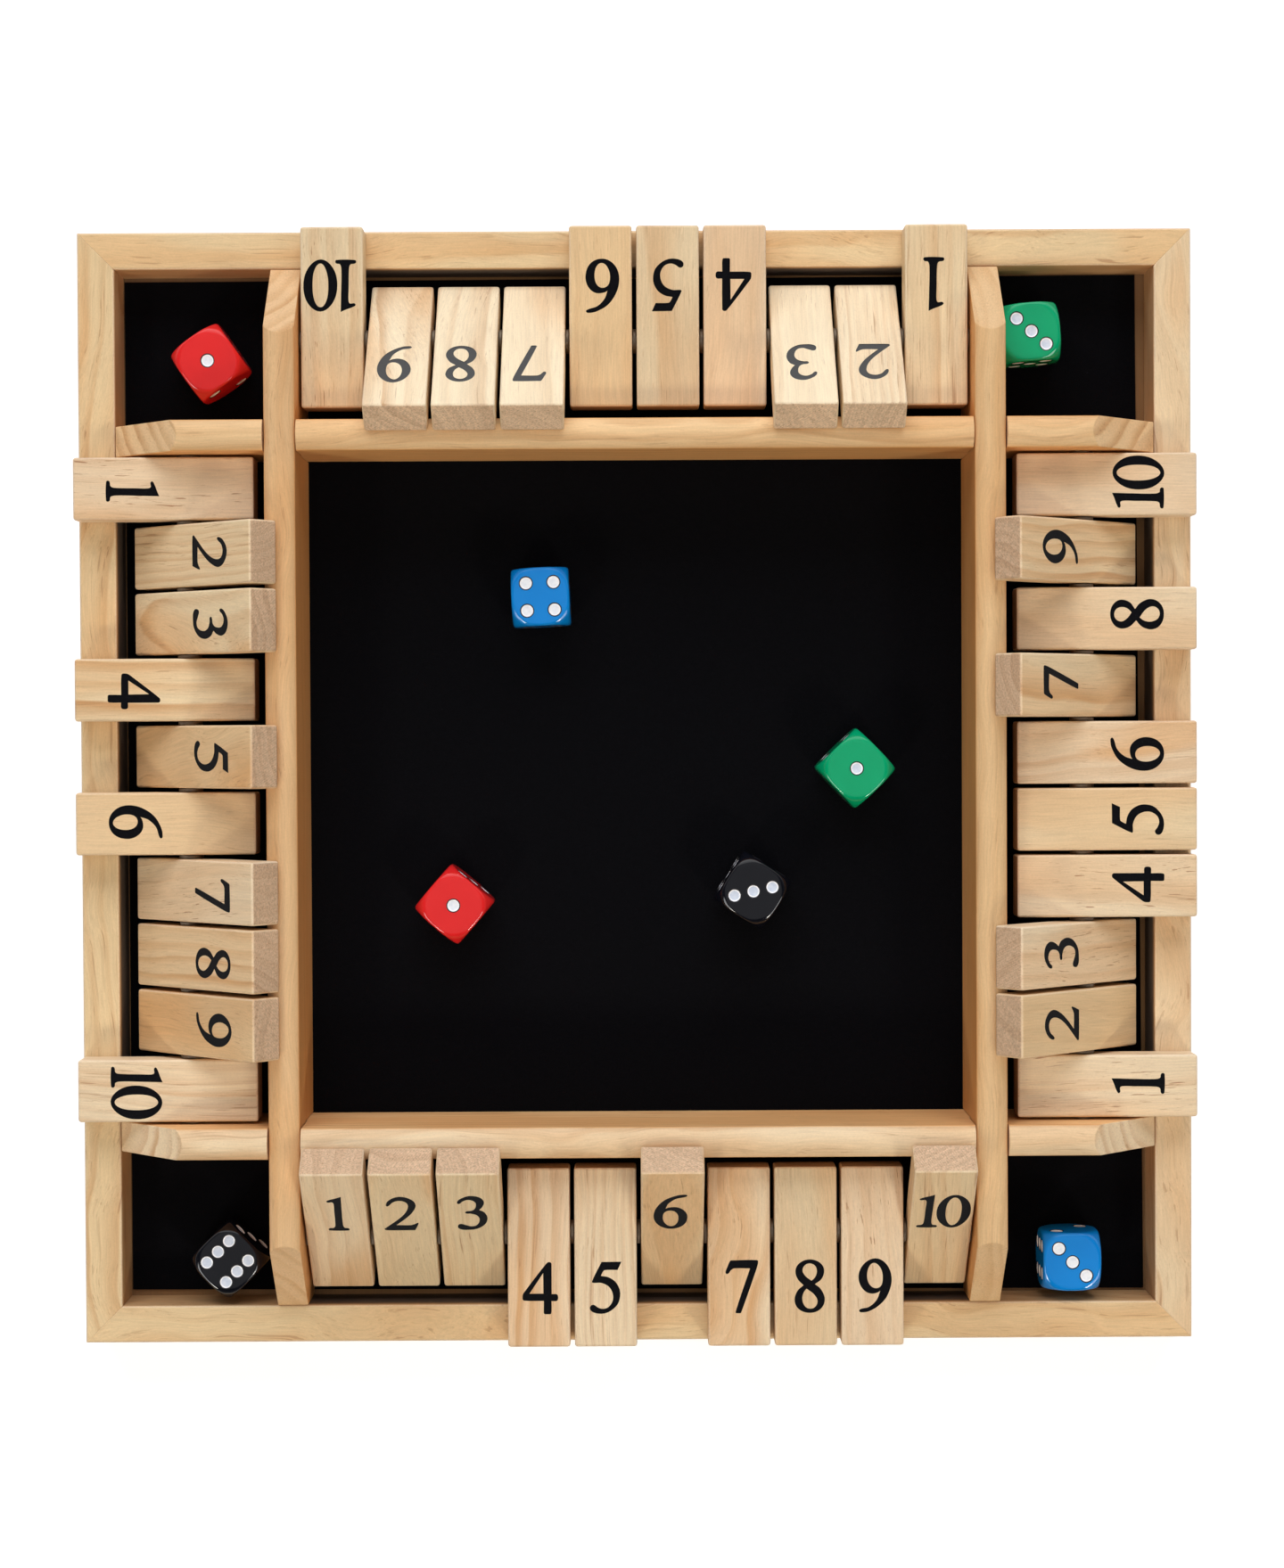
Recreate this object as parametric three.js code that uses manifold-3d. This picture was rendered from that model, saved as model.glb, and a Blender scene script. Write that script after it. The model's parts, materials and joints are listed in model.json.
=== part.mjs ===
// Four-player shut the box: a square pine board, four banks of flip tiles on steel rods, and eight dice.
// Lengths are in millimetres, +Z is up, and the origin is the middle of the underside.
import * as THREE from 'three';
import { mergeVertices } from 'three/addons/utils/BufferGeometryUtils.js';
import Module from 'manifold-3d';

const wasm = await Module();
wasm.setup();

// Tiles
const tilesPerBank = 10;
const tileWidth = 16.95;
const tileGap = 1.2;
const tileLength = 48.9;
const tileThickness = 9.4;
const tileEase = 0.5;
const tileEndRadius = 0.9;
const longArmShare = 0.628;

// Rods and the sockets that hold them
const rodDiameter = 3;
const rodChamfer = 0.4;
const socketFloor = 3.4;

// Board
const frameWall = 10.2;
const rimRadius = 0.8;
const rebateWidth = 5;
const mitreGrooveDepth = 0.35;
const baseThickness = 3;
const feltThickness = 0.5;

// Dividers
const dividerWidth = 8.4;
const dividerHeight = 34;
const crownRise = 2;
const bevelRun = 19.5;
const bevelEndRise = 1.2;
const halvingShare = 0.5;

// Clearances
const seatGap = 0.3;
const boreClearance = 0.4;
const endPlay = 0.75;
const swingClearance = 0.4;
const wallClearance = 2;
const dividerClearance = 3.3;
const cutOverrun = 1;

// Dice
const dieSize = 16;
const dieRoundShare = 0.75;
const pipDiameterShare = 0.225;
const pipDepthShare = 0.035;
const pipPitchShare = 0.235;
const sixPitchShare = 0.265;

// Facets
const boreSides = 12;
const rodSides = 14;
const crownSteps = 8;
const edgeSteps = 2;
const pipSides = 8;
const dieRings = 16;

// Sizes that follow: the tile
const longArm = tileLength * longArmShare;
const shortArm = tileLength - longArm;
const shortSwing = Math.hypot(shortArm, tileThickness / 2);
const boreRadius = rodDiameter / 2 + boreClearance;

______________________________

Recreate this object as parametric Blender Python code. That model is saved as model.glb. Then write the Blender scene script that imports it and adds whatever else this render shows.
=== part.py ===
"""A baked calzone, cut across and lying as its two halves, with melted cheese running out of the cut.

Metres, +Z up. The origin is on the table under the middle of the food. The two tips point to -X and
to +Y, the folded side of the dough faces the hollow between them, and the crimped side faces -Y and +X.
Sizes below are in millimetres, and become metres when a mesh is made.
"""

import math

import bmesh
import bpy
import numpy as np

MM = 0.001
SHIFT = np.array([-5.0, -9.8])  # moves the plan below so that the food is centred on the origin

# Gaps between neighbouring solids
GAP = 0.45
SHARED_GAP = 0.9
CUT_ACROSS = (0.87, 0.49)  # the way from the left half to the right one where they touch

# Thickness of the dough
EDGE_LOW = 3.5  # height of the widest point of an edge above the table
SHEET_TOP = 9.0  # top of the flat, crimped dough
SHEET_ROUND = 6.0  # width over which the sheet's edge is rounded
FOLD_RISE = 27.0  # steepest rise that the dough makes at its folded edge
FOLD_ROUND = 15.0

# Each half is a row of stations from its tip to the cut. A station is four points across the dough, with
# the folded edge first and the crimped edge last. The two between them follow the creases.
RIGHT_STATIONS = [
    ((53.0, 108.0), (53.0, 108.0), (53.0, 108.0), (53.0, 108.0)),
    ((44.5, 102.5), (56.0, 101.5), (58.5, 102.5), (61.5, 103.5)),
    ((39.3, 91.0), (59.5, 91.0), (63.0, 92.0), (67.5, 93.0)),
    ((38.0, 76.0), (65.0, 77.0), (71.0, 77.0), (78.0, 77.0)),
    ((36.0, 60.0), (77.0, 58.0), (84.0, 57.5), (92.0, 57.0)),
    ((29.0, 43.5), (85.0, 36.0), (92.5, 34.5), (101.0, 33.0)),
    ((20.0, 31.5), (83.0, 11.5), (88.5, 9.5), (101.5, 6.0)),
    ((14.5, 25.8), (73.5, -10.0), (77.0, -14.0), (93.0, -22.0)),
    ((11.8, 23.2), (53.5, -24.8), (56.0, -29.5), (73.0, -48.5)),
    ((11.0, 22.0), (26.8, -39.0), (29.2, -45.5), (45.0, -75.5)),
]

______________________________

* What is expected *
Above are some lines. Repeat exactly, and only, those from the line that has "Recreate this object as parametric three.js" through the line that has "const boreRadius = rodDiameter".

* Answer for this exercise *
Recreate this object as parametric three.js code that uses manifold-3d. This picture was rendered from that model, saved as model.glb, and a Blender scene script. Write that script after it. The model's parts, materials and joints are listed in model.json.
=== part.mjs ===
// Four-player shut the box: a square pine board, four banks of flip tiles on steel rods, and eight dice.
// Lengths are in millimetres, +Z is up, and the origin is the middle of the underside.
import * as THREE from 'three';
import { mergeVertices } from 'three/addons/utils/BufferGeometryUtils.js';
import Module from 'manifold-3d';

const wasm = await Module();
wasm.setup();

// Tiles
const tilesPerBank = 10;
const tileWidth = 16.95;
const tileGap = 1.2;
const tileLength = 48.9;
const tileThickness = 9.4;
const tileEase = 0.5;
const tileEndRadius = 0.9;
const longArmShare = 0.628;

// Rods and the sockets that hold them
const rodDiameter = 3;
const rodChamfer = 0.4;
const socketFloor = 3.4;

// Board
const frameWall = 10.2;
const rimRadius = 0.8;
const rebateWidth = 5;
const mitreGrooveDepth = 0.35;
const baseThickness = 3;
const feltThickness = 0.5;

// Dividers
const dividerWidth = 8.4;
const dividerHeight = 34;
const crownRise = 2;
const bevelRun = 19.5;
const bevelEndRise = 1.2;
const halvingShare = 0.5;

// Clearances
const seatGap = 0.3;
const boreClearance = 0.4;
const endPlay = 0.75;
const swingClearance = 0.4;
const wallClearance = 2;
const dividerClearance = 3.3;
const cutOverrun = 1;

// Dice
const dieSize = 16;
const dieRoundShare = 0.75;
const pipDiameterShare = 0.225;
const pipDepthShare = 0.035;
const pipPitchShare = 0.235;
const sixPitchShare = 0.265;

// Facets
const boreSides = 12;
const rodSides = 14;
const crownSteps = 8;
const edgeSteps = 2;
const pipSides = 8;
const dieRings = 16;

// Sizes that follow: the tile
const longArm = tileLength * longArmShare;
const shortArm = tileLength - longArm;
const shortSwing = Math.hypot(shortArm, tileThickness / 2);
const boreRadius = rodDiameter / 2 + boreClearance;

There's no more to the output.